Unexpectedly received this in the mail today. Huge, hard-bound catalog with a dust jacket and a silk ribbon bookmark, full-color. I have no idea how much it cost to print and distribute these, but I'm not the well-heeled collector they think I am.
I just received my copy yesterday. I doubt I'll have any money to spend at that auction, but I have to agree, it's a gorgeous catalog!
That's an overkill. They should probably target to consign better coins rather than investing on fancy paper catalogues. The vast majority of greek coins are mid-class and the more rare ones have several technical defects.
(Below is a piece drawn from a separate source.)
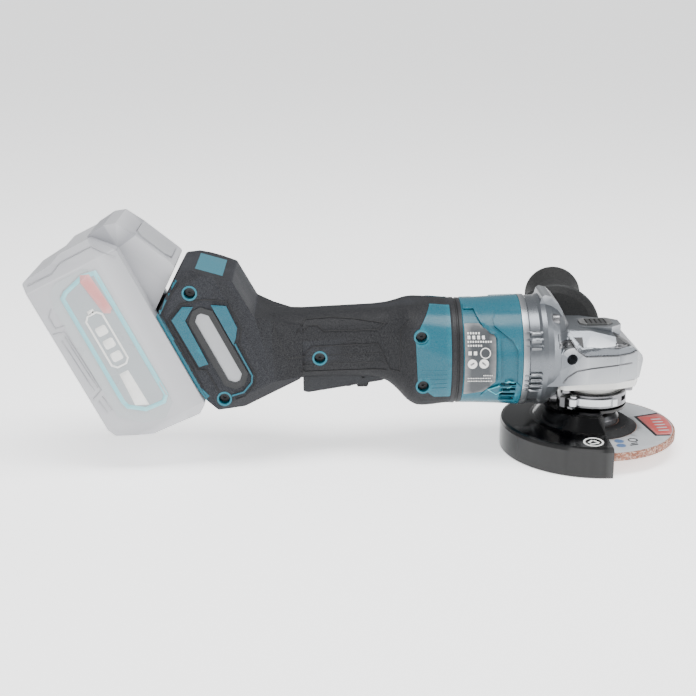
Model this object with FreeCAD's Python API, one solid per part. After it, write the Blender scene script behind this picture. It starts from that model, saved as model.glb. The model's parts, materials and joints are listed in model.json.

printing costs depends on qty, printing is very cheap, only to make the machines ready is expensive, so how more you print the cheaper, this catalog cost around 50 cents, yes so cheap, the printing business is a difficult business with much competion
Maybe I'm missing something here, but my impression is that these fancy paper catalogues help to attract buyers as well as consignors to an auction house. Certainly, if I were wanting to sell my best coins, I would look for an trusted auction house who would also give them their best sale presentation. I was going to respond seriously to this incredibly sweeping statement, but then, I realised that I simply couldn't take it seriously. Sorry .
Please do. When the most common word in the catalogue is "otherwise" you can't claim top quality. See the most highly estimated ones: no101 is full of scuffs, no77 is off center, no 76 is smoothed, no57 is smoothed, no 63 arethusa looks like she got chicken pox and the charioteer's head is smashed, no65 the flan is almost split in two because of the intrusive crack. Even the most common Athenean tet is full of horn silver. Compare to NAC/NOMOS/CNG/ROMA etc. The catalogue is a definite overkill and I am sure it comes at the expense of higher consignment fees and buyers' commission.
I deal with several European houses, but I ask them not to send paper catalogs. They were fun to get for many years, but they quickly begin to pile up. I'm content with online images, which I archive in Word docs when needed, and tend to skip sales that aren't online. When it comes to important writeups, referential value is easier to store electronically in isolated files then it is to recall which of the 100 catalogs on the second shelf has the notes I'm after. Reference books are a different matter, but that's another story.
I can't argue with your comments on those lots as, indeed, most of the issues are actually noted in the catalogue descriptions for those coins. On the other hand, I would be surprised if any of those lots would somehow "not make the grade" for a NAC/NOMOS/CNG/ROMA print auction if the coins had been consigned to them. If you're suggesting that they're somehow not worthy of being featured in a catalogue like the one Leu produced for their customers, well, I guess I'm just glad that there are venues happy to offer "mid-class" coins to mid-class folks . As far as I know, all of those auction houses you mention have 20% buyers' commission for their print auctions, same as Leu. I don't know what Leu's consignment fees are, but if you're quite sure they're higher, perhaps you could share the information with us.
For many years when I was younger, I benefited from knowing people who looked at past auction catalogs as scrap paper that piled up and cluttered their lives. I learned a lot from the catalogs they gave me. Later, I started getting catalogs of my own because I started bidding and winning a few coins in sales. I still took the cast offs that were offered me. Today, I will not be in any danger of getting this catalog since I do not bid in European auctions but I would pick up any catalogs for those sales that turn up at the coin club 'free' table. I suspect that there are those here who would pay postage (not International) for a flat rate box full of things that have piled up at some of our houses. In my case, the piles might include books, too. There are books in my attic that strike me as worth less than the postage to send them to someone across the state. I wish there were a way to distribute such things to the people currently at a level that they might appreciate them but the only winner I see here is the post office. Some of us have sold coins through John Anthony's auctions but sending books to him to resend to someone else would only make sense for books of the value I am not yet ready to get rid of. Is there an answer? I can't bring myself to put piles of old price lists and books in the recycle bin but that may be where they must go.
Like me. I brought home two boxes of these last week. Although I saved postage by picking-up the lot!
The catalog doesn't cost $0.50 each...it's basically a hardcover book with high-end glossy paper. The cheapest a softcover catalog would cost is about $2; with 300 pages like some of the ones I have it might be $5 or so for top-end glossy paper. Hardcover might run $10-$15 depending on the # of pages. Softcover vs. hardcover....number of pages....paper type (I assume most are glossy paper for the color photos)....and print run (a few hundred ? Or a few thousand ?)....those all determine the cost per catalog.